Let\'s say I want to implement a function that is supposed to process an object and return a new (possibly changed) object. I would like to do this as efficient as possible in C
The fastest way to do this is- if the argument is lvalue, then copy it and return that copy- if rvalue, then move it. The return can always be moved or have RVO/NRVO applied. This is easily accomplished.
Object process1(Object arg) {
return std::move(arg.makeChanges());
}
This is very similar to the canonical C++11 forms of many kinds of operator overloads.
None of the functions you show will have any significant return value optimizations on their return values.
makeChanges
returns an Object&
. Therefore, it must be copied into a value, since you're returning it. So the first two will always make a copy of the value to be returned. In terms of the number of copies, the first one makes two copies (one for the parameter, one for the return value). The second one makes two copies (one explicitly in the function, one for the return value.
The third one shouldn't even compile, since you can't implicitly convert an l-value reference into an r-value reference.
So really, don't do this. If you want to pass an object, and modify it in-situ, then just do this:
Object &process1(Object &arg) { return arg.makeChanges(); }
This modifies the provided object. No copying or anything. Granted, one might wonder why process1
isn't a member function or something, but that doesn't matter.
I like to measure, so I set up this Object
:
#include <iostream>
struct Object
{
Object() {}
Object(const Object&) {std::cout << "Object(const Object&)\n";}
Object(Object&&) {std::cout << "Object(Object&&)\n";}
Object& makeChanges() {return *this;}
};
And I theorized that some solutions may give different answers for xvalues and prvalues (both of which are rvalues). And so I decided to test both of them (in addition to lvalues):
Object source() {return Object();}
int main()
{
std::cout << "process lvalue:\n\n";
Object x;
Object t = process(x);
std::cout << "\nprocess xvalue:\n\n";
Object u = process(std::move(x));
std::cout << "\nprocess prvalue:\n\n";
Object v = process(source());
}
Now it is a simple matter of trying all of your possibilities, those contributed by others, and I threw one in myself:
#if PROCESS == 1
Object
process(Object arg)
{
return arg.makeChanges();
}
#elif PROCESS == 2
Object
process(const Object& arg)
{
return Object(arg).makeChanges();
}
Object
process(Object&& arg)
{
return std::move(arg.makeChanges());
}
#elif PROCESS == 3
Object
process(const Object& arg)
{
Object retObj = arg;
retObj.makeChanges();
return retObj;
}
Object
process(Object&& arg)
{
return std::move(arg.makeChanges());
}
#elif PROCESS == 4
Object
process(Object arg)
{
return std::move(arg.makeChanges());
}
#elif PROCESS == 5
Object
process(Object arg)
{
arg.makeChanges();
return arg;
}
#endif
The table below summarizes my results (using clang -std=c++11). The first number is the number of copy constructions and the second number is the number of move constructions:
+----+--------+--------+---------+
| | lvalue | xvalue | prvalue | legend: copies/moves
+----+--------+--------+---------+
| p1 | 2/0 | 1/1 | 1/0 |
+----+--------+--------+---------+
| p2 | 2/0 | 0/1 | 0/1 |
+----+--------+--------+---------+
| p3 | 1/0 | 0/1 | 0/1 |
+----+--------+--------+---------+
| p4 | 1/1 | 0/2 | 0/1 |
+----+--------+--------+---------+
| p5 | 1/1 | 0/2 | 0/1 |
+----+--------+--------+---------+
process3
looks like the best solution to me. However it does require two overloads. One to process lvalues and one to process rvalues. If for some reason this is problematic, solutions 4 and 5 do the job with only one overload at the cost of 1 extra move construction for glvalues (lvalues and xvalues). It is a judgement call as to whether one wants to pay an extra move construction to save overloading (and there is no one right answer).

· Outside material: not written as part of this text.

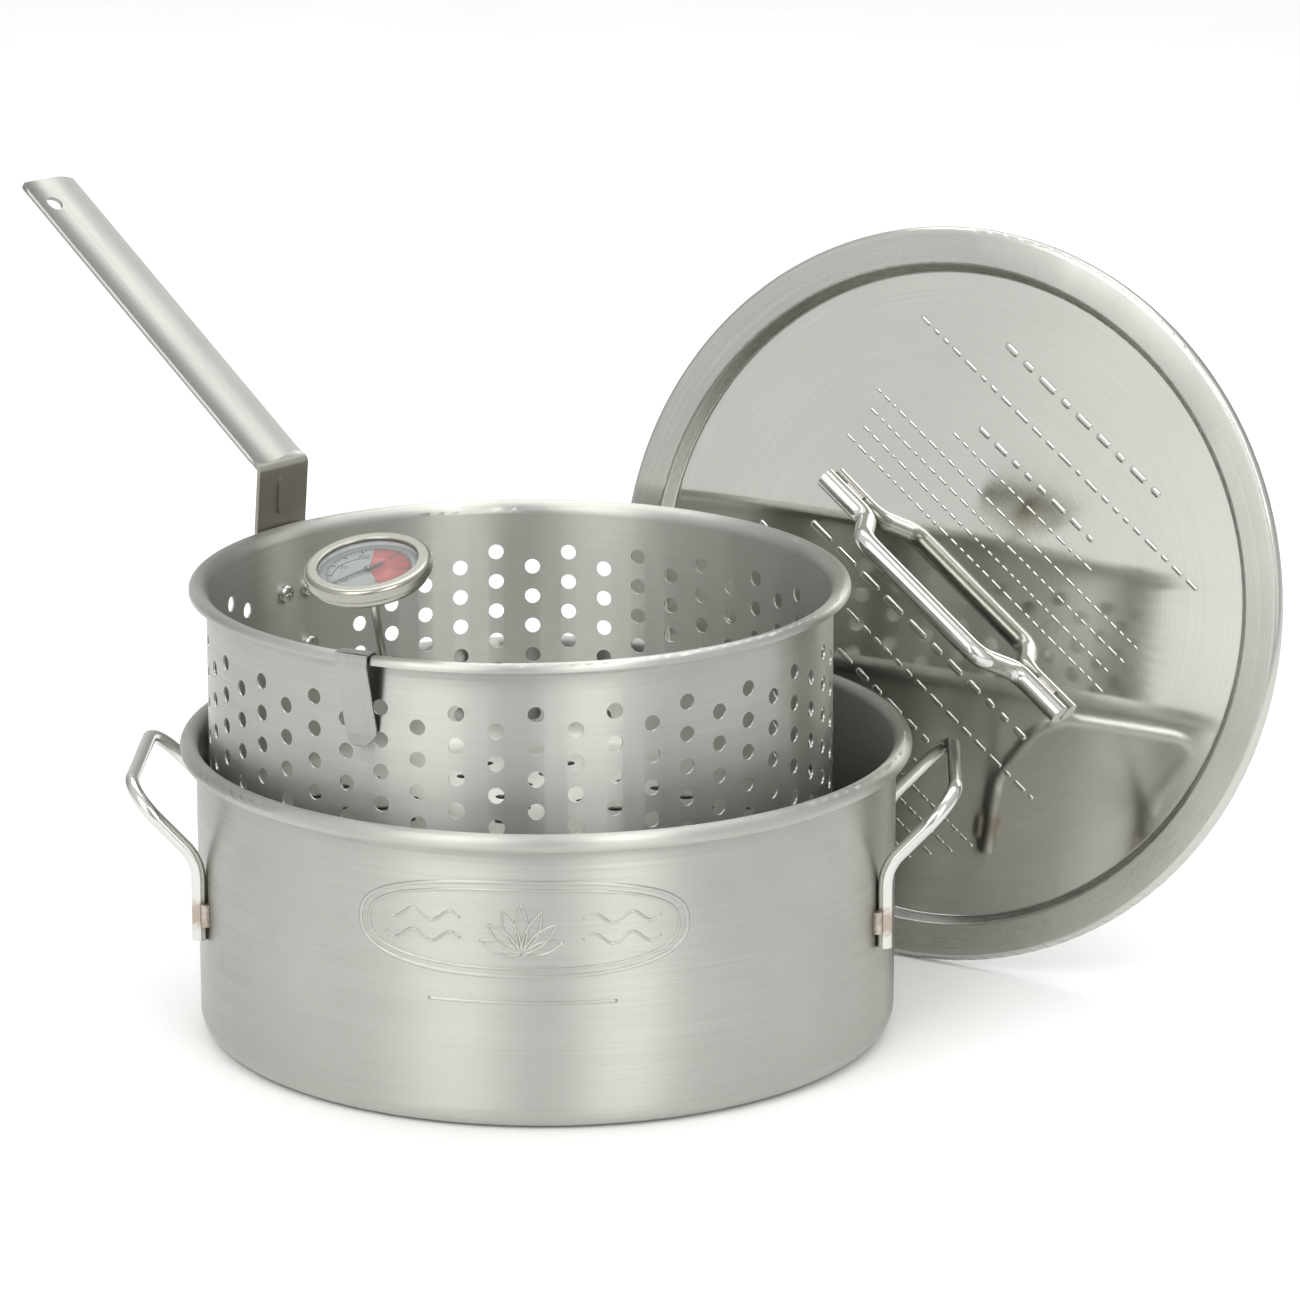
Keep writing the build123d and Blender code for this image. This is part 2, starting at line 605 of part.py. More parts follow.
def make_pointer():
    """Tapered needle with a tail, on a small hub."""
    low = below_top(POINTER_DEPTH[1])
    tip, middle, tail = POINTER_HALF_WIDTHS
    needle = Polyline(
        (POINTER_LENGTH, tip), (0, middle), (-POINTER_TAIL, tail),
        (-POINTER_TAIL, -tail), (0, -middle), (POINTER_LENGTH, -tip), close=True,
    )
    blade = extrude(make_face(needle), amount=POINTER_DEPTH[1] - POINTER_DEPTH[0])
    hub = extrude(Circle(POINTER_HUB_R), amount=POINTER_HUB_HEIGHT)
    pointer = Pos(0, 0, low) * (blade + hub) - rod(SHAFT_R + SEAT_GAP / 2, 0, HEAD_ABOVE_CLIP)
    return Rot(0, 0, POINTER_HEADING) * pointer


def make_case():
    """Cup with a flange that the bezel is crimped round, and a hole for the nut's neck."""
    flange_z = below_top(sum(FLANGE_DEPTH) / 2)
    floor_z = below_top(CASE_DEPTH) + HEAD_SHEET / 2
    side = CASE_R - HEAD_SHEET / 2
    points = [(CASE_HOLE_R, floor_z), (side, floor_z), (side, flange_z), (HEAD_PACK_R, flange_z)]
    return turned_sheet(points, CASE_ROUNDS, thickness=HEAD_SHEET)


def make_bezel():
    """Ring rolled over the lens in front and crimped round the case's flange behind."""
    top = below_top(BEZEL_INSET)
    side = BEZEL_R - BEZEL_INSET
    lip = BEZEL_OPENING_R + BEZEL_INSET
    crimp_z = below_top(BEZEL_HEIGHT) + HEAD_SHEET / 2
    points = [
        (lip, below_top(BEZEL_LIP)),
        (lip, top),
        (side, top),
        (side, crimp_z),
        (BEZEL_CRIMP_R, crimp_z),
    ]
    return turned_sheet(points, BEZEL_ROUNDS, thickness=HEAD_SHEET)


def head_ring(depths, inner_r=0.0):
    """Disc or ring of the stack inside the bezel, between two depths below its top."""
    low = below_top(depths[1])
    high = below_top(depths[0])
    if inner_r == 0:
        return rod(HEAD_PACK_R, low, high)
    return tube(HEAD_PACK_R, inner_r, low, high)


# --- Lid: its own frame has the band's front face at Z = 0 and X level -----------------
YAW_X = sin(radians(LID_YAW))
YAW_Y = cos(radians(LID_YAW))
TILT_OUT = cos(radians(LID_TILT))
TILT_UP = sin(radians(LID_TILT))
LID_NORMAL = (-YAW_X * TILT_OUT, -YAW_Y * TILT_OUT, TILT_UP)
LID_LEVEL = (YAW_Y, -YAW_X, 0)
LID_CLIMB = (YAW_X * TILT_UP, YAW_Y * TILT_UP, TILT_OUT)
LID_CENTRE = (
    LID_FOOT[0] + LID_R * LID_CLIMB[0],
    LID_FOOT[1] + LID_R * LID_CLIMB[1],
    LID_R * LID_CLIMB[2] + LID_EDGE * TILT_UP,
)
LID_PLACE = Plane(origin=LID_CENTRE, x_dir=LID_LEVEL, z_dir=LID_NORMAL).location


def make_lid_shell():
    """Shallow domed panel, sunk below a flat band with a turned-down edge."""
    half = SHEET / 2
    edge_z = -LID_RECESS - half
    dome_r = (LID_PANEL_R ** 2 + LID_DOME ** 2) / (2 * LID_DOME)
    reach = degrees(asin(LID_PANEL_R / dome_r))
    dome = CenterArc((0, edge_z + LID_DOME - dome_r), dome_r, 90 - reach, reach)
    band = FilletPolyline(
        dome @ 0,
        (LID_BAND_INNER_R, -half),
        (LID_R - half, -half),
        (LID_R - half, -LID_EDGE),
        radius=[LID_STEP_ROUND, LID_EDGE_ROUND],
    )
    middle = Wire([dome.edge(), *band.edges()])
    corner = middle.vertices().sort_by_distance(dome @ 0)[0]
    middle = middle.fillet_2d(LID_STEP_ROUND, [corner])
    return LID_PLACE * revolve(Plane.XZ * trace(middle, SHEET), Axis.Z)


def panel_height(radius):
    """Top face of the panel, close to the curve of the dome."""
    return LID_DOME * (1 - (radius / LID_PANEL_R) ** 2) - LID_RECESS


def lid_foot_height():
    return panel_height(LID_HANDLE_HALF - LID_HANDLE_FOOT) + LID_ROD_R + SEAT_GAP


def make_lid_handle():
    low = lid_foot_height()
    high = low + LID_GRIP_RISE
    side = [
        Vector(-LID_HANDLE_HALF, 0, low),
        Vector(LID_HANDLE_FOOT - LID_HANDLE_HALF, 0, low),
        Vector(-LID_GRIP_HALF, 0, high),
    ]
    mirrored = [Vector(-p.X, p.Y, p.Z) for p in reversed(side)]
    handle = bent_rod(side + mirrored, [LID_HANDLE_BEND_R] * 4, LID_ROD_R)
    return LID_PLACE * Rot(0, 0, LID_HANDLE_TURN) * handle


def make_lid_handle_welds():
    """A bead on each side of each end of the handle, against the panel."""
    middle = LID_HANDLE_HALF - LID_HANDLE_FOOT / 2
    skin = panel_height(middle - WELD_LENGTH / 2) + SEAT_GAP
    bead_z = skin + LID_WELD_LIFT
    panel = Pos(0, -LID_WELD_LIFT - LID_WELD_R) * Rectangle(4 * LID_WELD_R, 2 * LID_WELD_R)
    beads = []
    for end in (-middle, middle):
        for side in (-LID_WELD_FROM_ROD, LID_WELD_FROM_ROD):
            place = Plane(origin=(end, side, bead_z), x_dir=(0, 1, 0), z_dir=(1, 0, 0))
            rod_centre = (-side, lid_foot_height() - bead_z)
            beads.append(place * weld_bead(LID_WELD_R, LID_ROD_R, rod_centre, panel))
    turned = LID_PLACE * Rot(0, 0, LID_HANDLE_TURN)
    return solids_of([turned * bead for bead in beads])


# --- All nodes -------------------------------------------------------------------------
def make_nodes():
    nodes = {"pot_shell": make_pot_shell()}
    for name, heading in POT_HANDLE_HEADINGS.items():
        nodes[name] = make_pot_handle(heading)
    nodes["pot_handle_welds"] = make_pot_handle_welds()
    nodes["basket_shell"] = make_basket_shell()
    nodes["basket_handle"] = make_basket_handle()
    nodes["handle_screws"] = four_of(make_screw())
    nodes["handle_lock_washers"] = four_of(make_lock_washer())
    nodes["handle_nuts"] = four_of(make_nut())
    nodes["thermometer_clip"] = make_thermometer_clip()
    thermometer = {
        "thermometer_stem": make_stem(),
        "calibration_nut": make_calibration_nut(),
        "bimetal_coil": make_bimetal_coil(),
        "shaft_bush": make_shaft_bush(),
        "pointer_shaft": make_pointer_shaft(),
        "thermometer_pointer": make_pointer(),
        "thermometer_case": make_case(),
        "dial_plate": head_ring(DIAL_DEPTH, inner_r=DIAL_HOLE_R),
        "dial_spacer": head_ring(SPACER_DEPTH, inner_r=HEAD_PACK_R - SPACER_WIDTH),
        "thermometer_lens": head_ring(LENS_DEPTH),
        "thermometer_bezel": make_bezel(),
    }
    for name, shape in thermometer.items():
        nodes[name] = STEM_PLACE * shape
    nodes["lid_shell"] = make_lid_shell()
    nodes["lid_handle"] = make_lid_handle()
    nodes["lid_handle_welds"] = make_lid_handle_welds()
    return nodes


os.makedirs("parts", exist_ok=True)
for node_name, node_shape in make_nodes().items():
    export_step(node_shape, f"parts/{node_name}.step")
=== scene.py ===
import json
import random
from math import cos, pi, radians, sin

import bmesh
import bpy
from mathutils import Matrix, Vector


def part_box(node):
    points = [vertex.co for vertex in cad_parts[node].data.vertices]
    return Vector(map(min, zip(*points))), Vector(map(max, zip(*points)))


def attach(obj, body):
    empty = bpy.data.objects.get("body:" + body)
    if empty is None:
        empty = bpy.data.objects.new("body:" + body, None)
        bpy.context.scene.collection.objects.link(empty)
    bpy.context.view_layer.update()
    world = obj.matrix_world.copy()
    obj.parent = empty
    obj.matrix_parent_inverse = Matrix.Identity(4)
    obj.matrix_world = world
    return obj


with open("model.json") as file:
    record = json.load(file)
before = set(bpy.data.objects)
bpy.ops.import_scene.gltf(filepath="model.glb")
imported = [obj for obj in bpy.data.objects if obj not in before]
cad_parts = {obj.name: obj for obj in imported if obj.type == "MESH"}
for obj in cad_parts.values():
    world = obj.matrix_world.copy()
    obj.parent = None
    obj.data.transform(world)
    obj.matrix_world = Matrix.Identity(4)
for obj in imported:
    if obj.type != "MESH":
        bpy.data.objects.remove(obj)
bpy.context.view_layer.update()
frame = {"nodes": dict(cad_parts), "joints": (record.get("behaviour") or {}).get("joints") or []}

# Looks of the turkey fryer kit. Metres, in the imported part's frame: the pot stands at the
# origin, +Z is up and the camera looks along +Y. Headings are degrees from +X towards +Y.

random.seed(7)

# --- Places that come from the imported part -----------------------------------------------
JOINTS = {joint["name"]: joint for joint in frame["joints"]}
Z_AXIS = Vector((0, 0, 1))
POT_CENTRE = Vector((0, 0, 0))


def middle_of(node):
    """Middle of a CAD node's box."""
    low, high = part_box(node)
    return (low + high) / 2


BASKET_CENTRE = middle_of("basket_shell")
POT_R = 0.1532                      # outside of the pot's wall
GRIP_SLOPE = radians(36.6)          # of the basket handle's grip above level
LEG_SHADE_Z = (0.2215, 0.2285)       # its leg is painted darker and browner below this bend, as painted shade

LID_YAW = radians(30)
LID_TILT = radians(9.4)
LID_NORMAL = Vector((-sin(LID_YAW) * cos(LID_TILT), -cos(LID_YAW) * cos(LID_TILT), sin(LID_TILT)))
LID_LEVEL = Vector((cos(LID_YAW), -sin(LID_YAW), 0))
LID_CLIMB = LID_NORMAL.cross(LID_LEVEL)
LID_CENTRE = middle_of("lid_shell")
LID_PANEL_R = 0.1467
LID_HANDLE_TURN = radians(-35.7)    # of the lid's handle from level
LID_REACHES = [corner.co.dot(LID_NORMAL) for corner in frame["nodes"]["lid_shell"].data.vertices]
LID_FACE = LID_CENTRE + LID_NORMAL * (max(LID_REACHES) - LID_CENTRE.dot(LID_NORMAL))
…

(answered) Why does RVO kick in the last option and not the second?
For RVO to kick in, the return statement needs to look like:
return arg;
If you complicate that with:
return std::move(arg);
or:
return arg.makeChanges();
then RVO gets inhibited.
Is there a better way to do this?
My favorites are p3 and p5. My preference of p5 over p4 is merely stylistic. I shy away from putting move
on the return
statement when I know it will be applied automatically for fear of accidentally inhibiting RVO. However in p5 RVO is not an option anyway, even though the return statement does get an implicit move. So p5 and p4 really are equivalent. Pick your style.
Had we passed in a temporary, 2nd and 3rd options would call a move constructor while returning. Is is possible to eliminate that using (N)RVO?
The "prvalue" column vs "xvalue" column addresses this question. Some solutions add an extra move construction for xvalues and some don't.